▶ **MATERIALS PROVIDED**
◆ ◆ ◆ ◆
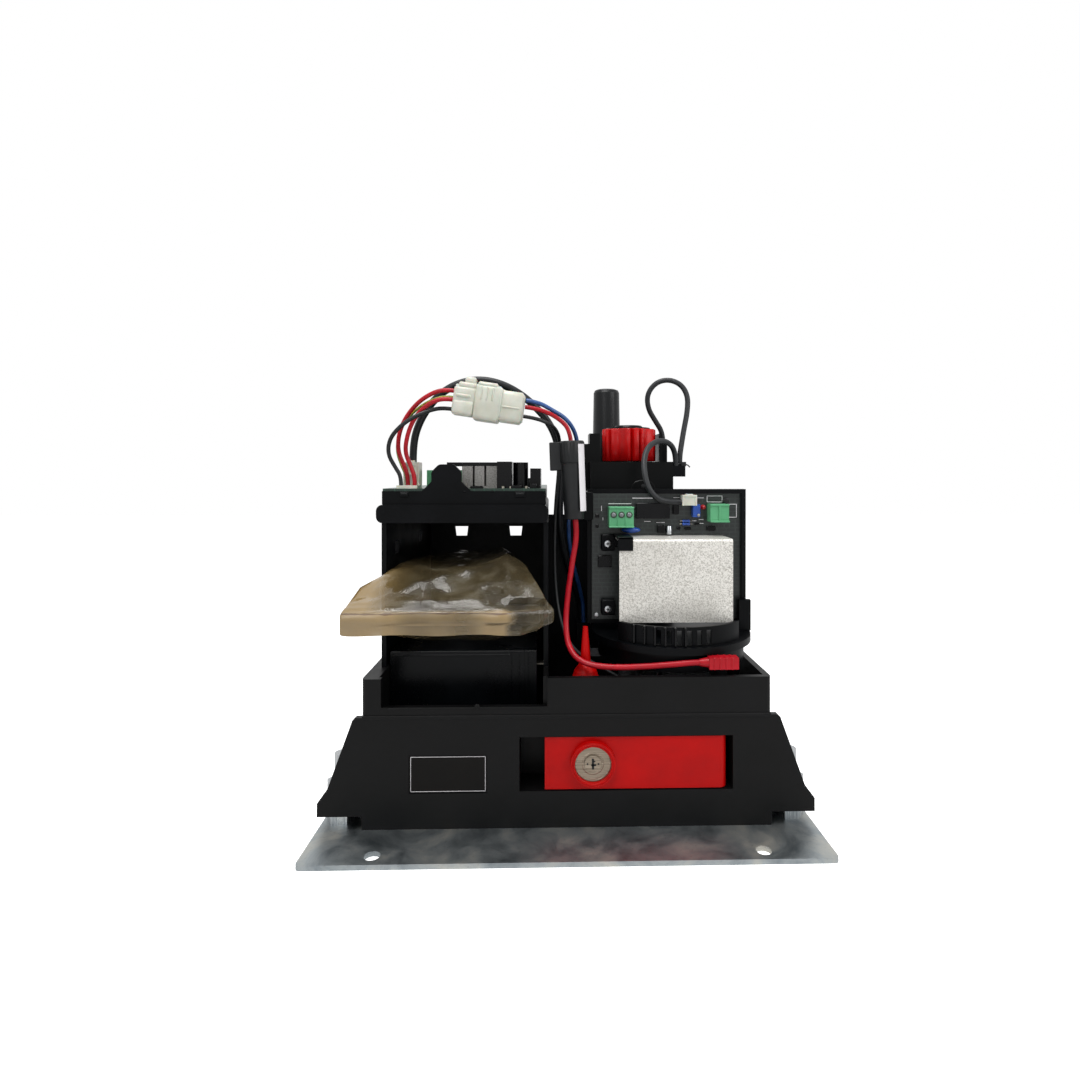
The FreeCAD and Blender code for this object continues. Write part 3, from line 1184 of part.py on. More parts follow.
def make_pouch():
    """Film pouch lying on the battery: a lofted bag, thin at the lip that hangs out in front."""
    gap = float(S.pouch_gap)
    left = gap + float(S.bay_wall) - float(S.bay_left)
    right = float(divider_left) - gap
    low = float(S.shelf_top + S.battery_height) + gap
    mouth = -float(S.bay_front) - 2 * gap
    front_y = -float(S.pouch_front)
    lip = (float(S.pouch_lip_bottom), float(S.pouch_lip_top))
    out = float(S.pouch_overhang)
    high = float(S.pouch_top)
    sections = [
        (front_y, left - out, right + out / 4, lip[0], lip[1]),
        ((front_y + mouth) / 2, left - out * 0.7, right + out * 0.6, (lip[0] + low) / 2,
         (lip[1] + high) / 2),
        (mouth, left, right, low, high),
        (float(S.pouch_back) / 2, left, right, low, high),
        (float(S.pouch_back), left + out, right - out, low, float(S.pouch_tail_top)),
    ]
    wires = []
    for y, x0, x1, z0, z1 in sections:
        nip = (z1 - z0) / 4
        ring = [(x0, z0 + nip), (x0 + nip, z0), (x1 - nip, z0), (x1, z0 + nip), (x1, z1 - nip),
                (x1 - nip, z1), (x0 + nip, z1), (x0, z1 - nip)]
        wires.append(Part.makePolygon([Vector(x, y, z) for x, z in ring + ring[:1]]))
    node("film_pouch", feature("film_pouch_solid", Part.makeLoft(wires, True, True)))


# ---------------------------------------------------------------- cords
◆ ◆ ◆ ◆
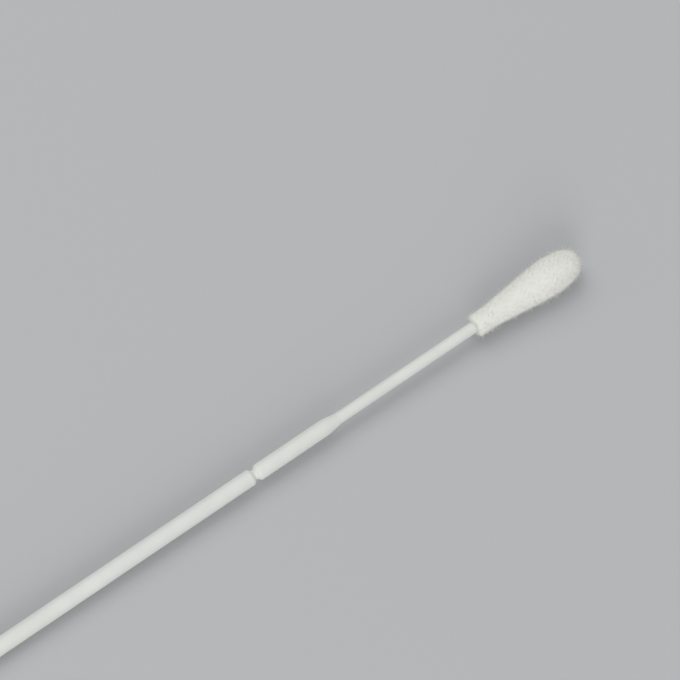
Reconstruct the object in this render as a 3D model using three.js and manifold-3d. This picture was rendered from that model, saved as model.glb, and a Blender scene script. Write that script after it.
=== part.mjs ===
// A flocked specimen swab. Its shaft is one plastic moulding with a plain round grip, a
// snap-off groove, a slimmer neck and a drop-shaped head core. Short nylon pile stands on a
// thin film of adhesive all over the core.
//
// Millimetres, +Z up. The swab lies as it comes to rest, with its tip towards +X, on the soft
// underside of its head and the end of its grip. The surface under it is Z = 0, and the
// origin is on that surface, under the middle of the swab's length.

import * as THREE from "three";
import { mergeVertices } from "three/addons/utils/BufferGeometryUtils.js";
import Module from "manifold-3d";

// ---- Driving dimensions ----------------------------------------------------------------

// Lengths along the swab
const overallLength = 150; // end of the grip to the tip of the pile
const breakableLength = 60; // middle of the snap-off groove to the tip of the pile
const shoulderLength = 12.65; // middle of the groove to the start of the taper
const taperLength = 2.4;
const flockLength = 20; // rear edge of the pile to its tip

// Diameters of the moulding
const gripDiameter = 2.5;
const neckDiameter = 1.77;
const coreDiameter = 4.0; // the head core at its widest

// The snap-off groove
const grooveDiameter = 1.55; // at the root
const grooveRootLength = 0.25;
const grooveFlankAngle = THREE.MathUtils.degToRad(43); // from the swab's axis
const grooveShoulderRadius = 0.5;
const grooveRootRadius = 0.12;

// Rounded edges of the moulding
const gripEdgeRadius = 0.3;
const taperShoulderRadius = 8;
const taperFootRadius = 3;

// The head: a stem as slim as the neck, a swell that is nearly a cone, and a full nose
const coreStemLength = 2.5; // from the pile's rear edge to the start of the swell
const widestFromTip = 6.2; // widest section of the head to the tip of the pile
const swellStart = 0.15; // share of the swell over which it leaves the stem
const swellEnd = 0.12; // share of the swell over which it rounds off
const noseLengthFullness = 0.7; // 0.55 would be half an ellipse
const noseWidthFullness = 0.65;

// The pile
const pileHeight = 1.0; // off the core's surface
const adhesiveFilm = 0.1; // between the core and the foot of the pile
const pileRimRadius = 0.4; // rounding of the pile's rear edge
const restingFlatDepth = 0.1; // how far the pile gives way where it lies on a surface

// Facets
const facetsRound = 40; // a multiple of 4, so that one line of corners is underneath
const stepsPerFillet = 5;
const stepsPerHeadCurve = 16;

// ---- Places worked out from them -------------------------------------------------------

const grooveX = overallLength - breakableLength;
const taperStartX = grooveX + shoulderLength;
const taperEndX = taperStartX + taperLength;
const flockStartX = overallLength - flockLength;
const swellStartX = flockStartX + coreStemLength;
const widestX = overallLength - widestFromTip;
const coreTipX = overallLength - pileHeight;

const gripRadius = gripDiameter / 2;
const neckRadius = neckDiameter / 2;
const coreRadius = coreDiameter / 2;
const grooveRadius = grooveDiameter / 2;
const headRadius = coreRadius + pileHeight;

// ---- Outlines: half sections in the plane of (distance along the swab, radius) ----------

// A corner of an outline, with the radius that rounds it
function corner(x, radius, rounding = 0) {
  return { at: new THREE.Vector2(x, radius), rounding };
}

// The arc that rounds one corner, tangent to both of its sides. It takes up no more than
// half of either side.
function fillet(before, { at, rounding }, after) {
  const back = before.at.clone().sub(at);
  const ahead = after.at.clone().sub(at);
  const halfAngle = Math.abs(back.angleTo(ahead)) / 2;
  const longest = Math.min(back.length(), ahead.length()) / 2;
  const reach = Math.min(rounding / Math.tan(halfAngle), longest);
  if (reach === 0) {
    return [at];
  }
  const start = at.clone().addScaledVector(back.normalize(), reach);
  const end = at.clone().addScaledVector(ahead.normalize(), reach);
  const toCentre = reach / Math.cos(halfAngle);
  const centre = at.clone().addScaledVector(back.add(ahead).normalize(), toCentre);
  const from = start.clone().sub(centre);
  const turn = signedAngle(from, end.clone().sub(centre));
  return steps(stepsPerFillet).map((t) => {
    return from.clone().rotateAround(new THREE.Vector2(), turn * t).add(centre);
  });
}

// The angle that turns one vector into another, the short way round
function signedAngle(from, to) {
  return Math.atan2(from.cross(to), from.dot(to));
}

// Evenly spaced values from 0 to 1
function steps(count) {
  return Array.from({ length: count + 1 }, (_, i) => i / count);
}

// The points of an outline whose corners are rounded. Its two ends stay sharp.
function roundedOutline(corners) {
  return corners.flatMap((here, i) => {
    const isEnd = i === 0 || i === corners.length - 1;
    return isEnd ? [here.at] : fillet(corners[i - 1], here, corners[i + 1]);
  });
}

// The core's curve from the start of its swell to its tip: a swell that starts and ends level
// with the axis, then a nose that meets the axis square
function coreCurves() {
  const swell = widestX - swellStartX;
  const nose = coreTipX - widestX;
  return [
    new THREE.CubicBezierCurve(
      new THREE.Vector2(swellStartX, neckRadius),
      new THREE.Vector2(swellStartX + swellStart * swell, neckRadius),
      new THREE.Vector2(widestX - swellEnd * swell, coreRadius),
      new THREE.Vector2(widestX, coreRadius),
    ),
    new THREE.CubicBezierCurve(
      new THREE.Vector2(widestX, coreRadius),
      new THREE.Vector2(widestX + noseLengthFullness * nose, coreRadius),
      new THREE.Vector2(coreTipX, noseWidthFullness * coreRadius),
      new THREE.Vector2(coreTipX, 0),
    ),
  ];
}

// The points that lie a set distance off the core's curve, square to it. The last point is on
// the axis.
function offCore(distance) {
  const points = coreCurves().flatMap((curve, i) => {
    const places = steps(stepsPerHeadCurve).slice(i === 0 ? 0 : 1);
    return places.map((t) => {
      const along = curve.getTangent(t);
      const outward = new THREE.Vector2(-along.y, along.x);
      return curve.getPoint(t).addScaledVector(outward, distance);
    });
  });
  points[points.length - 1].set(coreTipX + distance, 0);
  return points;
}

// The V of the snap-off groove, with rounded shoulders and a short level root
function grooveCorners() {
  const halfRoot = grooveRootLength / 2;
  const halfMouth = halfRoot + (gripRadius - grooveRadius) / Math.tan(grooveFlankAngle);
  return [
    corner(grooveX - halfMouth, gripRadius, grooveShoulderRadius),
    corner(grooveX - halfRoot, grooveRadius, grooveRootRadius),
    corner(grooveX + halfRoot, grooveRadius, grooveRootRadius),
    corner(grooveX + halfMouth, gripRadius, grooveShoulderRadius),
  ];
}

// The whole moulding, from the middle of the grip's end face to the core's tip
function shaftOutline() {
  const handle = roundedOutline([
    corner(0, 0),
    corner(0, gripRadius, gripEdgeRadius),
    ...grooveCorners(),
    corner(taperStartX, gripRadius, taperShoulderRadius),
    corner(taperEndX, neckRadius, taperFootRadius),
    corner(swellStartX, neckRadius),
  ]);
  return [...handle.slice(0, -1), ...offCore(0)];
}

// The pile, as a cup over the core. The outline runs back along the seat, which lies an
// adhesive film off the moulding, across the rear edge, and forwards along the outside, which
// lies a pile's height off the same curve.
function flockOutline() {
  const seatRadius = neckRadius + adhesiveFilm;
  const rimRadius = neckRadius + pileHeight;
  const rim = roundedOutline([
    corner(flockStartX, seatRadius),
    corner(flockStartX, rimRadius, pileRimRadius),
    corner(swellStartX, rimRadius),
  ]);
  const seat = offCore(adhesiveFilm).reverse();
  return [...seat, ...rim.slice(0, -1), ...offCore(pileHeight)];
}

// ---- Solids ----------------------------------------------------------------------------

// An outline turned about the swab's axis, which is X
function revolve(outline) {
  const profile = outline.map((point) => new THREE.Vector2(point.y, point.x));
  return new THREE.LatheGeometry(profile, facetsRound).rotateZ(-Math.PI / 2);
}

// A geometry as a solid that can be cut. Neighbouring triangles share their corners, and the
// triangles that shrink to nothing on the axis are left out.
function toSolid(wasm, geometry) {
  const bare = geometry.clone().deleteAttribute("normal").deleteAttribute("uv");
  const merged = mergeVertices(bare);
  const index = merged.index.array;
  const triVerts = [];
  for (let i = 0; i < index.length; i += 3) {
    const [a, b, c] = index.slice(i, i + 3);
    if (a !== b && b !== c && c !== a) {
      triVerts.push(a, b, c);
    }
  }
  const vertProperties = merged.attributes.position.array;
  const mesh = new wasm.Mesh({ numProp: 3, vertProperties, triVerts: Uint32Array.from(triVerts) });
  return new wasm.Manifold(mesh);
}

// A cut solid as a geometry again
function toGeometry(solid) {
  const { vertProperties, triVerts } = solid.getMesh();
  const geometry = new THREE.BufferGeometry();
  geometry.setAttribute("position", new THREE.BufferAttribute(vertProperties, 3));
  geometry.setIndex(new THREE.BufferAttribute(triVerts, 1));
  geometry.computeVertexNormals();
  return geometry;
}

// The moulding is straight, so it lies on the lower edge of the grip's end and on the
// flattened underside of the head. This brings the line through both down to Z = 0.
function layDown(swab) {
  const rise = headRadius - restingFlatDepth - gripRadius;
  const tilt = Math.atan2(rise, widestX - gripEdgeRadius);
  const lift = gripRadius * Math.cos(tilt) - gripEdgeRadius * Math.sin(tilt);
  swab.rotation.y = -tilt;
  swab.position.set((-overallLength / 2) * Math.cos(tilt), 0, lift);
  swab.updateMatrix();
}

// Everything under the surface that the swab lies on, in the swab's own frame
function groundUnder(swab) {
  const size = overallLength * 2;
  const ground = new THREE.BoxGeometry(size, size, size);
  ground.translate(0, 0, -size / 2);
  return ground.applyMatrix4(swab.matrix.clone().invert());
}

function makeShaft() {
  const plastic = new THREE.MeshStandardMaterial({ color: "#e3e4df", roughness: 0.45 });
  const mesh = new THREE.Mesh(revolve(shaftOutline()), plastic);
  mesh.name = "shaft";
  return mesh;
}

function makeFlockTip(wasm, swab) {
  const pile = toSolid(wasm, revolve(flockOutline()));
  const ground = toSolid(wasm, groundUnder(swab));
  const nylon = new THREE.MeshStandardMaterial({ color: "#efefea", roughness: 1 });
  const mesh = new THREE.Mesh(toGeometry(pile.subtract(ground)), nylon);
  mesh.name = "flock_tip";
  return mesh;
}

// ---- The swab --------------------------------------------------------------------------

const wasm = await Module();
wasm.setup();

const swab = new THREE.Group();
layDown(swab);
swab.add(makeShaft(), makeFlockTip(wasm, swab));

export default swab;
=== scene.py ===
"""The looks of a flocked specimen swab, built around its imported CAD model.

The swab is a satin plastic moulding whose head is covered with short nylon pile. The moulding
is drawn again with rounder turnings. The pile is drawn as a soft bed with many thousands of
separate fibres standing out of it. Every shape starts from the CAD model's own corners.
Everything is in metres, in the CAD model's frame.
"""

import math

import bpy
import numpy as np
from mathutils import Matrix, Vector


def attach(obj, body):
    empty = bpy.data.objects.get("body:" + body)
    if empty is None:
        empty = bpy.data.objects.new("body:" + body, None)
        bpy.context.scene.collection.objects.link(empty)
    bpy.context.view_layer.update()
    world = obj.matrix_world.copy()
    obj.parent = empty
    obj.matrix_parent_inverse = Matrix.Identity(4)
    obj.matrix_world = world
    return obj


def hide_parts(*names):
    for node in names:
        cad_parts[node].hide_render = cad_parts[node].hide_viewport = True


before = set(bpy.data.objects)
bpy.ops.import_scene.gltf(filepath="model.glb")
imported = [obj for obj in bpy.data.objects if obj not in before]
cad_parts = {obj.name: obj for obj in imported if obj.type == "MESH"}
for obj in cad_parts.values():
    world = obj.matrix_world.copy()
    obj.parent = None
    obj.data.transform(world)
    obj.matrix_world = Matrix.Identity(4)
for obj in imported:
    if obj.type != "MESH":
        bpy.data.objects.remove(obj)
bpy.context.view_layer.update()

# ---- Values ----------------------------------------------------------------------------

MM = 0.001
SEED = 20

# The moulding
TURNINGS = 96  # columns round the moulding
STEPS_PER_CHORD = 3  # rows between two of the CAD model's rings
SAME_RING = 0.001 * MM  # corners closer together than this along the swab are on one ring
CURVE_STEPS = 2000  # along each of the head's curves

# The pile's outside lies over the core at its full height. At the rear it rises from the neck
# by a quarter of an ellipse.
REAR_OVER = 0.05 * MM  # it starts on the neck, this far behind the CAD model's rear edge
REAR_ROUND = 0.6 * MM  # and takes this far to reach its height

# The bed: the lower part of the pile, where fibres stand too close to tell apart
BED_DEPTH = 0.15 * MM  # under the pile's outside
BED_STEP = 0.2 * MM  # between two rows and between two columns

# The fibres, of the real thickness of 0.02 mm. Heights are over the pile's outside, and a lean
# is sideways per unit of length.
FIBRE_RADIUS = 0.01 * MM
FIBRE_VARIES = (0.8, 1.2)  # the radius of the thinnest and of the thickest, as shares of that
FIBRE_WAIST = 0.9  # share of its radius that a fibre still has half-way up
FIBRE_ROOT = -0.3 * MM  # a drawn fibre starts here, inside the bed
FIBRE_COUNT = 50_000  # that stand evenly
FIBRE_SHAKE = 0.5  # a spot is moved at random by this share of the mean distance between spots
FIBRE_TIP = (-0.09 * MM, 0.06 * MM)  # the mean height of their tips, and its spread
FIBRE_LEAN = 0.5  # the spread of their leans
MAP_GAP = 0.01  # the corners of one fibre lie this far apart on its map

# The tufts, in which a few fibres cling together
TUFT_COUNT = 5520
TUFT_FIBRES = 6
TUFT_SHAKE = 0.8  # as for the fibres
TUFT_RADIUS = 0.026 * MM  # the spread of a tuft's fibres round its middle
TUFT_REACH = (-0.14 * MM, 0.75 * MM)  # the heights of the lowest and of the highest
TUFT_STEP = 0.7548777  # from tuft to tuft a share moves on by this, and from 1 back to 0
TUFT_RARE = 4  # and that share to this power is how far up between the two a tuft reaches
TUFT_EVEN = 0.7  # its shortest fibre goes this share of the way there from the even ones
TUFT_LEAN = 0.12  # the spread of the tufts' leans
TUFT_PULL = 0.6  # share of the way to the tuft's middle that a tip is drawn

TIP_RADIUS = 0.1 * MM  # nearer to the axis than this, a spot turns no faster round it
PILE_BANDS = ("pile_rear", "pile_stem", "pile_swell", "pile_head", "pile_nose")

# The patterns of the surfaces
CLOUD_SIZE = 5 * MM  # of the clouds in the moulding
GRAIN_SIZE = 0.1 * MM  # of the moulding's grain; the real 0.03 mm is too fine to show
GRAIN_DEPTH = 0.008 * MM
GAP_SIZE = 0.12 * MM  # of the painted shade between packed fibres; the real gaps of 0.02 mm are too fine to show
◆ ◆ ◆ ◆
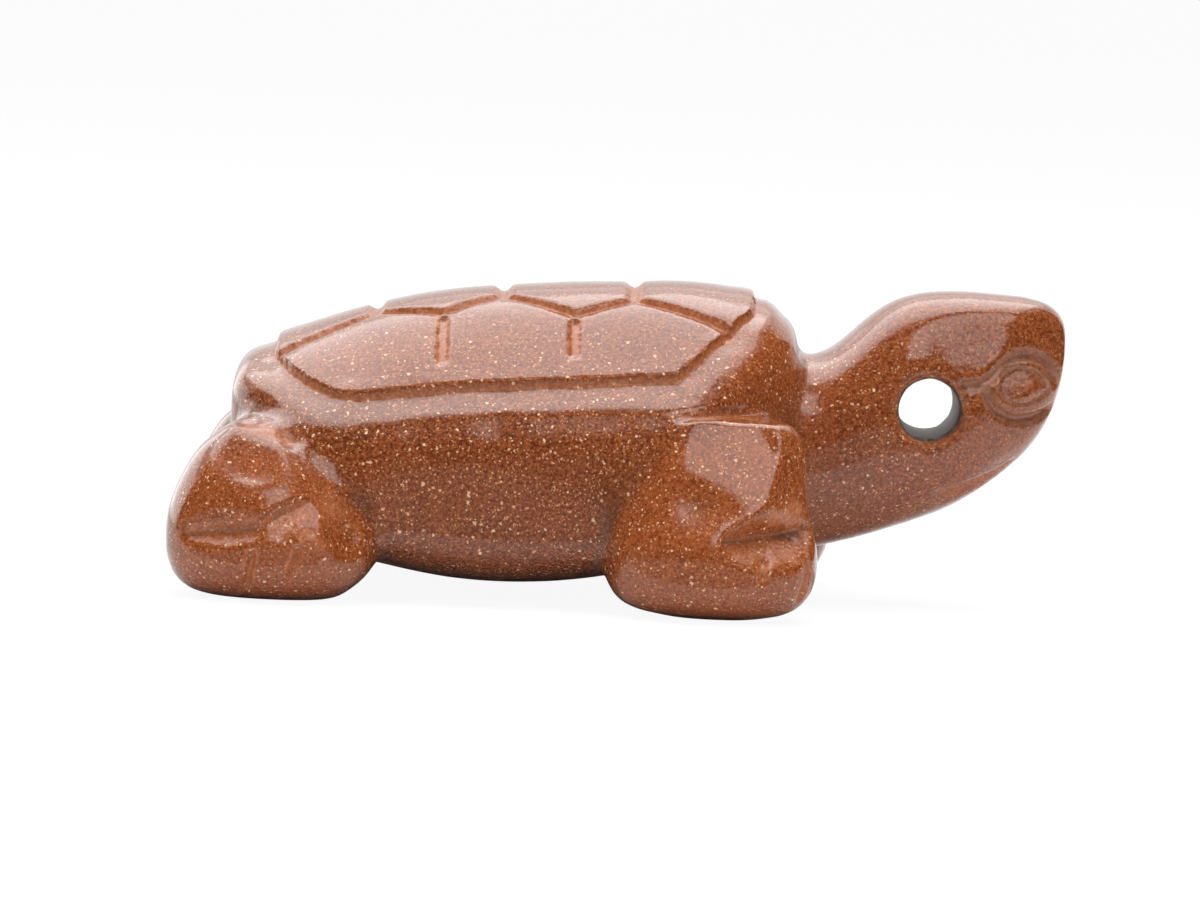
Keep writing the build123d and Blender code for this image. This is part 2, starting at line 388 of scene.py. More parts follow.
◆ ◆ ◆ ◆
▶ **PROBLEM REQUIREMENTS**
Each line in the entries above that includes the string "empty" should be extracted.

▶ **FULL SOLUTION**
    empty = bpy.data.objects.get("body:" + body)
    if empty is None:
        empty = bpy.data.objects.new("body:" + body, None)
        bpy.context.scene.collection.objects.link(empty)
    obj.parent = empty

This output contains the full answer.